Heroin and meth are driving record high syphilis rates in the US, report warns  

Heroin and meth are driving record high syphilis rates in the US, report warns: Drug use has more than doubled among those with the STI

  • The rate of highly-transmissible syphilis increased by 73 percent between 2013 and 2017, a new Centers for Disease Control and Prevention report reveals 
  • Over the same period, the number of infected people using injection drugs more than doubled
  • The CDC warns that drug use may be fueling the sharp increase in cases of the STI seen in the US in recent years 

Injectable heroin and meth are driving up staggering rates of syphilis, which reached a record high in the US last year, according to a new Centers for Disease Control and Prevention (CDC) report issued Thursday. 

Drug abuse and STDs have both reached the point of becoming critical public health issues nationwide. 

Now, health officials warn that they don’t just coincide – they feed one another. 

Between 2013 and 2017, the rate of high-risk, transmissible syphilis in the US soared by 73 percent. 

In the same period, the number of people who had syphilis and reported using injection drugs – meth and heroin – more than doubled, according to the CDC report. 

Rates of heroin infection (pictured, file) and meth injection more than doubled among people with syphilis between 2013 and 2017, a new CDC report reveals 

The sexually transmitted disease remains most common among men who have sex with men, but the alarming increases among drug-users are pushing the overlapping groups to a top priority for US health officials. 

In 2017, over 101,500 people were newly infected with syphilis. 

Of those, 30,644 had primary and secondary syphilis, the earliest stage of the infection when it can most easily be passed on through sexual contact or contact with blood. 

That about nine one hundredths of a percent of The American population – a tiny fraction. 

Among the small number of people that do have highly-transmissible syphilis, injection drug use is far more common than in the general population. 

Nearly 17 percent of women with primary and secondary syphilis said they had used methamphetamine, 10 percent had used some form of injection drugs and 5.8 percent had used heroin in the past year. 

Among men who have sex with women, the rates were similar. 

Aside from sex itself needle sharing has long been a leading avenue for the transmission of HIV.  

Globally, over 13 million people inject drugs and 1.7 million of them have HIV. 

It is becoming increasingly clear that syphilis spreads in a similar way. 

The bacterial infection is most often passed from person to person through vaginal, anal or oral sex. 

In its early stages, syphilis causes sores to develop around the genitals and occasionally the mouth. 

It’s easy to treat with a course of antibiotics – typically penicillin – if the medication is started early enough. 

However, if syphilis is left untreated for too long, the infection can start to damage the brain and even cause paralysis or blindness.
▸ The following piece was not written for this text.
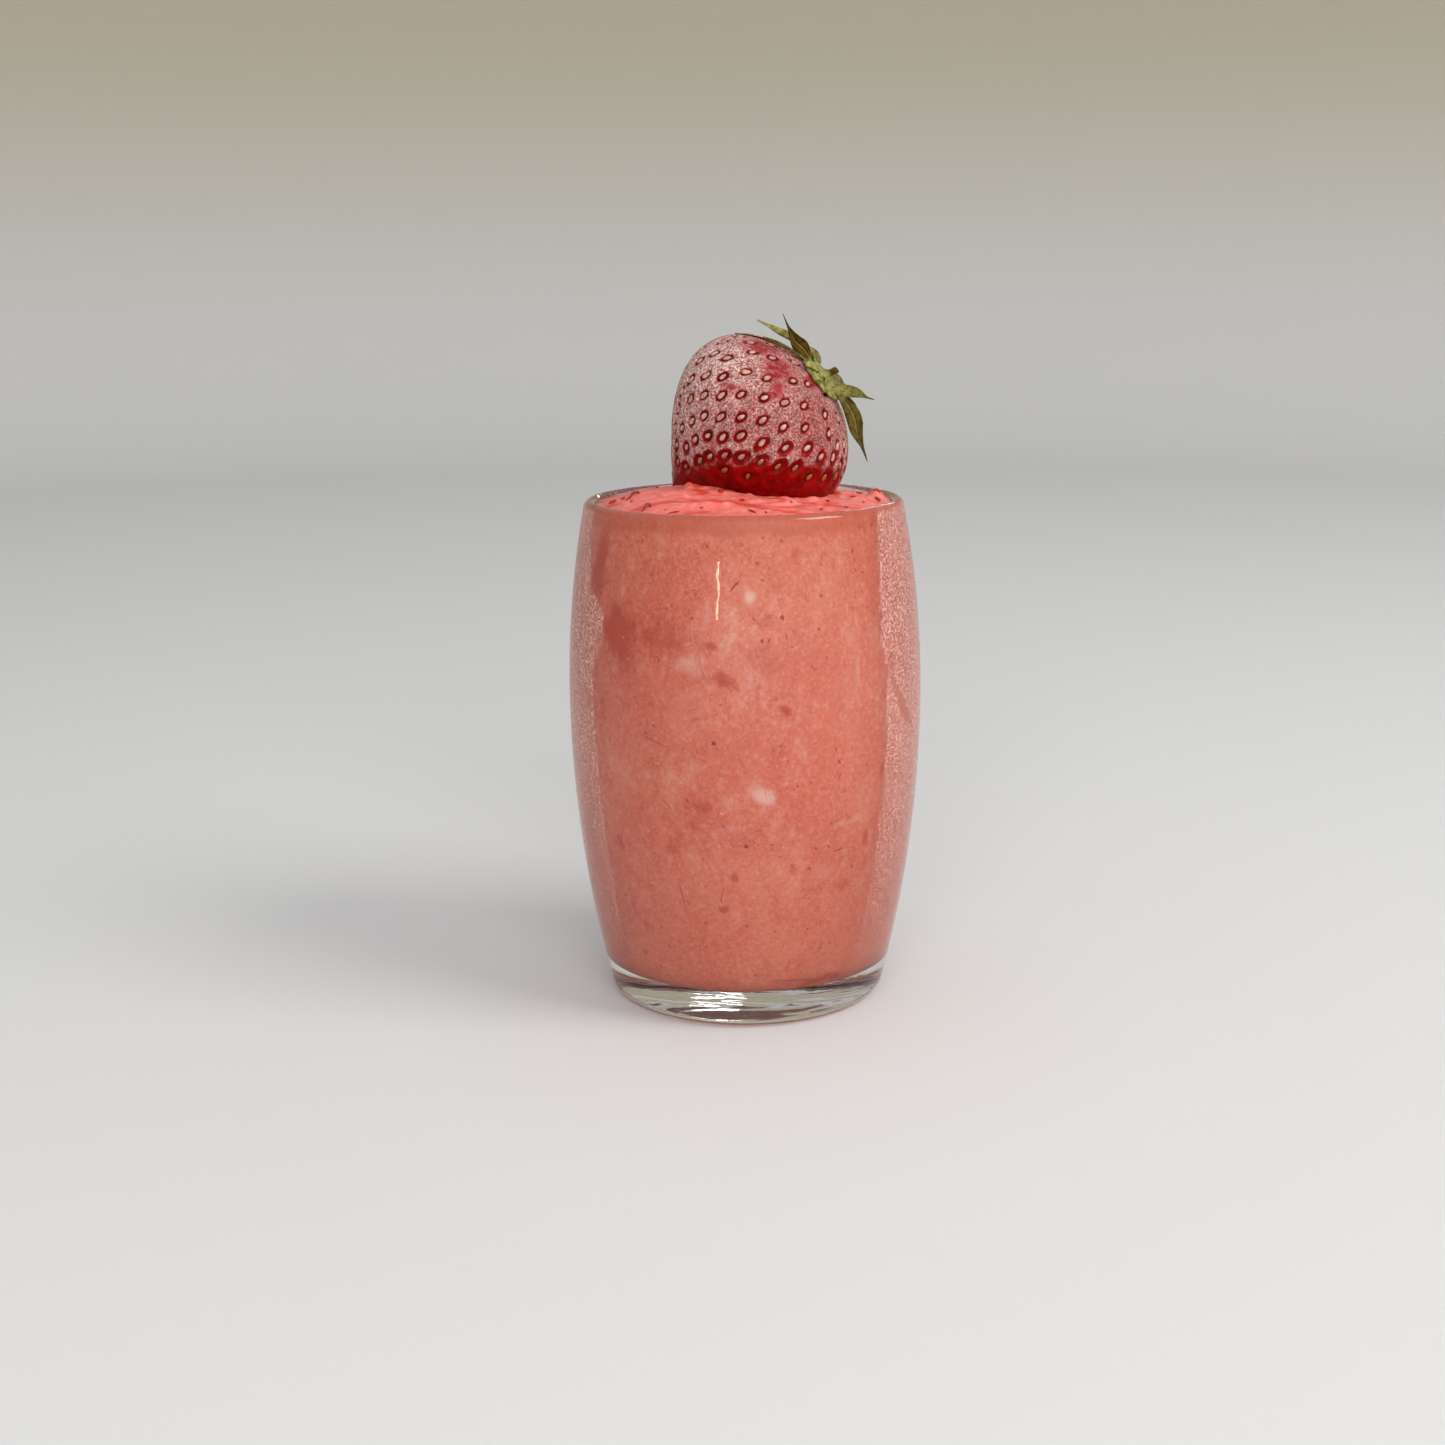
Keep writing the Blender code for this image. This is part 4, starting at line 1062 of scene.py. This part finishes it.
def berry_finish():
    paint = Paint("frosted strawberry skin")
    gap = paint.attribute("seed gap")
    thawed, thin = paint.attribute("thawed"), paint.attribute("thin")
    over = frost_line(paint)
    crystals = paint.noise(0.38 * MM, 5.0, 0.78)
    pepper = paint.cells(0.85 * MM).step(0.24, 0.14)
    clumps = paint.noise(1.5 * MM, 4.0, 0.62)
    broad = paint.noise(6.0 * MM, 3.0, 0.5)
    rim = 0.62 + over.step(6.5 * MM, 0.5 * MM) * 0.38
    veil = (gap - rim + (clumps - 0.5) * 0.7).step(0.05, 0.36)
    melted = (thawed + (clumps - 0.5) * 1.3 + (crystals - 0.5) * 0.8).step(0.15, 1.15)
    melted = melted.math("MAXIMUM", broad.step(0.66, 0.76) * 0.5)
    cover = over.step(-0.5 * MM, 1.3 * MM) * (1.0 - melted * 0.9)
    # Thin frost is partly painted shade, and thick frost partly painted light.
    dense = 0.80 + 0.35 * clumps - thin * 0.50
    grains = 0.42 + 0.62 * crystals.step(0.36, 0.62)
    amount = (cover * veil * dense * grains * (1.0 - pepper * 0.55)).clamp()
    bare = paint.blend(rgb(0.15, 0.001, 0.001), rgb(0.28, 0.002, 0.002), clumps.step(0.35, 0.65))
    slanting = paint.stretched((700.0, 2700.0, 1100.0), (0.3, 0.5, 0.8))
    strokes = paint.noise(1.0, 2.0, 0.6, 0.4, slanting)
    rubbed = paint.blend(rgb(0.30, 0.012, 0.022), rgb(0.62, 0.22, 0.24), strokes.step(0.50, 0.64))
    bare = paint.blend(bare, rubbed, melted * cover.step(0.0, 0.3) * 0.8)
    # The dark ring in each seed's dimple: bare red fruit, with painted shade in the pit.
    ring = paint.blend(bare, rgb(0.09, 0.001, 0.003), gap.step(0.80, 0.55) * 0.75)
    frost = paint.blend(rgb(0.28, 0.115, 0.108), rgb(0.93, 0.71, 0.66), crystals.step(0.38, 0.68))
    colour = paint.blend(ring, frost, amount)
    normal = paint.bump(crystals * cover + clumps * 0.3, 0.14 * MM, 0.7)
    return paint.finish(paint.principled(base_color=colour, roughness=0.14 + 0.45 * cover,
                                         normal=normal, specular_ior_level=0.1))


def seed_finish():
    paint = Paint("seeds of the strawberry")
    cover = frost_line(paint).step(-0.5 * MM, 2.5 * MM)
    tint = paint.noise(0.8 * MM, 2.0)
    gold = paint.blend(rgb(0.24, 0.055, 0.010), rgb(0.32, 0.11, 0.026), tint)
    pale = paint.blend(rgb(0.34, 0.15, 0.11), rgb(0.58, 0.36, 0.29), tint.step(0.3, 0.7))
    colour = paint.blend(gold, pale, cover)
    return paint.finish(paint.principled(base_color=colour, roughness=0.42))


def make_seeds(rng):
    """Every seed is a small ellipsoid of 7 rings of 10 points, pointed towards the leaf end."""
    places, normals, runs = berry_surface(*seed_grid())
    across = np.cross(normals, runs)
    around, along = 10, 7
    turn = np.linspace(0.0, 2 * math.pi, around, endpoint=False)
    fall = np.linspace(0.0, math.pi, along)
    ring = np.sin(fall)[:, None]
    unit = np.stack([np.cos(fall)[:, None] + 0 * turn, ring * np.cos(turn),
                     ring * np.sin(turn)], -1)
    unit[..., 1:] *= (0.86 + 0.14 * np.cos(fall))[:, None, None]
    size = rng.uniform(0.86, 1.1, (len(places), 1, 1))
    sway = rng.normal(0.0, 0.22, (len(places), 1, 1))
    long_way = unit[None, ..., 0] * size * SEED_LENGTH / 2
    wide_way = unit[None, ..., 1] * size * SEED_WIDTH / 2
    deep_way = unit[None, ..., 2] * size * SEED_THICKNESS / 2
    first = long_way * np.cos(sway) - wide_way * np.sin(sway)
    second = long_way * np.sin(sway) + wide_way * np.cos(sway)
    middle = places - normals * (DIMPLE_DEPTH - SEED_ABOVE_DIMPLE)
    grid = (middle[:, None, None, :] + first[..., None] * runs[:, None, None, :]
            + second[..., None] * across[:, None, None, :]
            + deep_way[..., None] * normals[:, None, None, :])
    meshes = [skin("seed", seed) for seed in to_world(grid)]
    piece("berry_seeds", joined("berry_seeds", meshes), seed_finish())


def joined(name, meshes):
    """One mesh from many, which are deleted."""
    points, faces, start = [], [], 0
    for mesh in meshes:
        points.append(mesh_points(mesh))
        faces += [[start + corner for corner in face.vertices] for face in mesh.polygons]
        start += len(mesh.vertices)
        bpy.data.meshes.remove(mesh)
    whole = bpy.data.meshes.new(name)
    whole.from_pydata(np.concatenate(points).tolist(), [], faces)
    whole.shade_smooth()
    whole.update()
    return whole


def sepal_width(share):
    """Half width of a sepal, as a share of its widest, from its root (0) to its point (1)."""
    bulge = 0.35 + 0.65 * np.sin(math.pi * np.minimum(share / 0.85, 1.0) ** 1.5)
    return bulge * (1.0 - share ** 4) + 0.03


def sepal_mesh(name, spec):
    """A leaf folded along its midrib, with how light and how much of a rib each vertex is: it
    follows the berry, lifts off it, twists and waves, and its root is light."""
    azimuth, length, width, lift, lateness, twist, bend, light = spec
    rows, columns = 40, 15
    share = np.linspace(0.0, 1.0, rows)[:, None] + np.zeros(columns)
    side = np.linspace(-1.0, 1.0, columns)[None, :] + np.zeros((rows, 1))
    reach = SEPAL_START + (length * MM - SEPAL_START) * share
    angle = np.interp(reach, BERRY_ARC, BERRY_ANGLES)
    places, normals, runs = berry_surface(angle, math.radians(azimuth) + 0 * share)
    across = np.cross(normals, runs)
    half = width * MM / 2 * sepal_width(share)
    wave = (0.12 * MM * np.sin(7.0 * share + 2.0 * side)
            + 0.05 * MM * np.sin(19.0 * share) * side)
    fold = SEPAL_FOLD * np.abs(side) * half + wave - 0.04 * MM * np.cos(math.pi * side)
    out = side * half
    begun = np.minimum(share / (SEPAL_TURN_SHARE * lateness), 1.0)
    turn = math.radians(twist) * np.sin(math.pi / 2 * begun) ** 2
    sideways = out * np.cos(turn) - fold * np.sin(turn)
    upward = out * np.sin(turn) + fold * np.cos(turn)
    lifted = lift * MM * share ** lateness
    clear = half * np.sin(turn)
    height = SEPAL_HEIGHT + (lifted ** 4 + clear ** 4) ** 0.25
    sway = bend * MM * share ** 2
    middle = places + normals * (height + upward)[..., None] + across * (sideways + sway)[..., None]
    thick = SEPAL_THICKNESS / 2 * (1.0 - 0.75 * np.abs(side) ** 3) * (1.0 - 0.6 * share)
    lean = np.cross(np.gradient(middle, axis=1), np.gradient(middle, axis=0))
    lean /= np.linalg.norm(lean, axis=-1, keepdims=True) + 1e-12
    upper = middle - lean * thick[..., None]
    lower = middle + lean * thick[..., None]
    ring = np.concatenate([upper, lower[:, ::-1]], axis=1)
    mesh = skin(name, to_world(ring)[::-1], False, False, capped=True)
    rib = np.exp(-(side / 0.09) ** 2) + 0.35 * np.exp(-((np.abs(side) - 0.5) / 0.08) ** 2)
    rib = np.concatenate([rib, rib[:, ::-1]], axis=1)[::-1].ravel()
    root = np.concatenate([share, share[:, ::-1]], axis=1)[::-1].ravel()
    return mesh, light + (0.9 - light) * np.clip(1.6 - root / 0.18, 0.0, 1.0), rib


def leaf_finish():
    paint = Paint("sepal green")
    light, rib = paint.attribute("light"), paint.attribute("rib")
    mottle = paint.noise(0.9 * MM, 4.0, 0.6)
    dark = paint.blend(rgb(0.036, 0.014, 0.001), rgb(0.066, 0.038, 0.002), mottle.step(0.35, 0.65))
    fresh = paint.blend(rgb(0.17, 0.155, 0.032), rgb(0.40, 0.39, 0.13), mottle.step(0.38, 0.62))
    colour = paint.blend(dark, fresh, light)
    colour = paint.blend(colour, rgb(0.38, 0.35, 0.11), rib * 0.4)
    normal = paint.bump(mottle + rib * 0.6, 0.08 * MM, 0.6)
    return paint.finish(paint.principled(base_color=colour, roughness=0.45, normal=normal,
                                         specular_ior_level=0.05))


def crown_mesh():
    """A low crown over the leaf end, lens-shaped in section, with a rounded stub of stalk."""
    rings = 14
    reach = np.linspace(0.0, CROWN_RADIUS, rings)
    angle = np.interp(reach, BERRY_ARC, BERRY_ANGLES)
    places, normals, _ = berry_surface(angle, np.zeros(rings))
    taper = 1.0 - (reach / CROWN_RADIUS) ** 2
    under = places + normals * GAP
    over = under + normals * (0.9 * MM * (0.5 + 0.5 * taper))[:, None]
    stub_radius, stub_length = 0.62 * MM, 1.9 * MM
    foot = over[0, 2]
    stub = np.array([(0.0, foot + stub_length), (0.6 * stub_radius, foot + stub_length),
                     (0.95 * stub_radius, foot + 0.93 * stub_length),
                     (0.85 * stub_radius, foot + 0.5 * stub_length),
                     (1.15 * stub_radius, foot + 0.12 * stub_length)])
    ring_profile = np.stack([over[:, 0], over[:, 2]], -1)
    outer = ring_profile[ring_profile[:, 0] > 1.3 * stub_radius]
    profile = np.concatenate([stub, outer, np.stack([under[:, 0], under[:, 2]], -1)[::-1]])
    rows = turned(profile[::-1], 40)
    turns = np.arctan2(rows[..., 1], rows[..., 0])
    reach_out = np.hypot(rows[..., 0], rows[..., 1]) / CROWN_RADIUS
    ripple = np.clip(reach_out - 0.25, 0.0, 0.6)
    rows[..., 2] += 0.16 * MM * np.sin(turns * 13.0) * ripple
    above = np.clip(rows[..., 2] - BERRY_LEAF_END - 0.8 * MM, 0.0, 1.0)
    rows[..., 0] += above * math.tan(math.radians(14.0))
    return skin("crown", to_world(rows))


def make_leaves():
    """All sepals and the crown in one mesh, each vertex knowing how light its green is."""
    meshes, lights, ribs = map(list, zip(*(sepal_mesh(*item) for item in SEPALS.items())))
    crown = crown_mesh()
    above = to_berry(mesh_points(crown))[:, 2] - BERRY_LEAF_END
    lights.append(np.clip(1.0 - (above - 1.2 * MM) / (0.6 * MM), 0.05, 0.8))
    ribs.append(0 * above)
    whole = joined("calyx_leaves", meshes + [crown])
    put_attribute(whole, "light", np.concatenate(lights))
    put_attribute(whole, "rib", np.concatenate(ribs))
    piece("calyx_leaves", whole, leaf_finish(), "calyx")


def floor_finish():
    paint = Paint("pale paper")
    place = paint.node("ShaderNodeSeparateXYZ", None, {0: paint.place()}, out="Z")
    fade = place.step(0.0, 0.35)
    colour = paint.blend(rgb(0.74, 0.75, 0.76), rgb(0.52, 0.48, 0.37), fade)
    return paint.finish(paint.principled(base_color=colour, roughness=0.9))


def make_floor():
    """A round floor that curves up into a low wall, all one pale surface."""
    flat = 0.9
    bend = 0.5
    flat_radii = np.linspace(0.0, flat, 12)
    angles = np.linspace(0.0, math.pi / 2, 24)[1:]
    curve = np.stack([flat + bend * np.sin(angles), bend - bend * np.cos(angles)], -1)
    wall = np.array([(flat + bend, 0.62)])
    profile = np.concatenate([np.stack([flat_radii, 0 * flat_radii], -1), curve, wall])
    profile[:, 1] -= 0.15 * MM
    rows = turned(profile, 96)
    mesh = skin("floor", rows[::-1], first_pole=False)
    obj = bpy.data.objects.new("floor", mesh)
    bpy.context.scene.collection.objects.link(obj)
    mesh.materials.append(floor_finish())


def area_light(name, place, target, size, energy, colour, shape="RECTANGLE"):
    data = bpy.data.lights.new(name, "AREA")
    data.shape = shape
    data.size, data.size_y = size
    data.energy = energy
    data.color = colour
    obj = bpy.data.objects.new(name, data)
    bpy.context.scene.collection.objects.link(obj)
    obj.location = place
    obj.rotation_euler = (Vector(target) - Vector(place)).to_track_quat("-Z", "Y").to_euler()
    obj.visible_camera = False
    return obj


def make_lights():
    world = bpy.data.worlds.new("soft room")
    world.use_nodes = True
    background = world.node_tree.nodes["Background"]
    background.inputs["Color"].default_value = rgb(0.98, 0.98, 1.0)
    background.inputs["Strength"].default_value = 0.5
    bpy.context.scene.world = world
    middle = (0.0, 0.0, 0.06)
    area_light("key", (0.75, -0.35, 0.75), middle, (0.5, 0.5), 5.4, (1.0, 0.97, 0.92))
    front = area_light("front", (0.08, -1.3, 0.38), middle, (1.2, 1.0), 21.0, (1.0, 0.98, 0.95))
    front.visible_glossy = False
    streak = area_light("streak", (-0.29, -0.95, 0.17), middle, (0.022, 0.15), 0.17,
                        (1.0, 0.74, 0.52))
    glint = area_light("glint in the foot", (0.12, 0.8, 0.315), (0.0, 0.0, 0.003),
                       (0.22, 0.03), 0.12, (1.0, 0.96, 0.9), "ELLIPSE")
    streak.visible_diffuse = glint.visible_diffuse = False


def make_camera():
    forward, right, down = camera_axes()
    data = bpy.data.cameras.new("camera")
    data.sensor_width = SENSOR
    data.lens = FOCAL_PIXELS / PHOTO_SIZE * SENSOR
    obj = bpy.data.objects.new("camera", data)
    bpy.context.scene.collection.objects.link(obj)
    turn = Matrix((right, -down, -forward)).transposed().to_4x4()
    obj.matrix_world = Matrix.Translation(CAMERA_PLACE) @ turn
    bpy.context.scene.camera = obj


def main():
    bpy.context.scene.view_settings.view_transform = "Standard"
    rng = np.random.default_rng(5)
    make_camera()
    make_lights()
    make_floor()
    make_glass()
    make_sorbet(rng)
    make_shreds(rng)
    make_skins(rng)
    make_berry()
    make_seeds(rng)
    make_leaves()


main()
Babies can be born with syphilis if their mothers have the infection.  

Syphilis is not transmitted by skin contact – like sitting on a toilet skin – and is most often transmitted between men who have sex with men. 

But reusing a needle that a person with the infection has used can also transmit the bacteria from one person’s blood to another. 

In addition to its own potential complications, syphilis raises the risks of contracting HIV, too. 

So the CDC wants to make prevention efforts among drug users a high priority in public health efforts.  

‘STD programs should consider partnering with substance use disorder prevention and treatment programs and other organizations that provide services to persons who use drugs in the local community,’ the report authors wrote.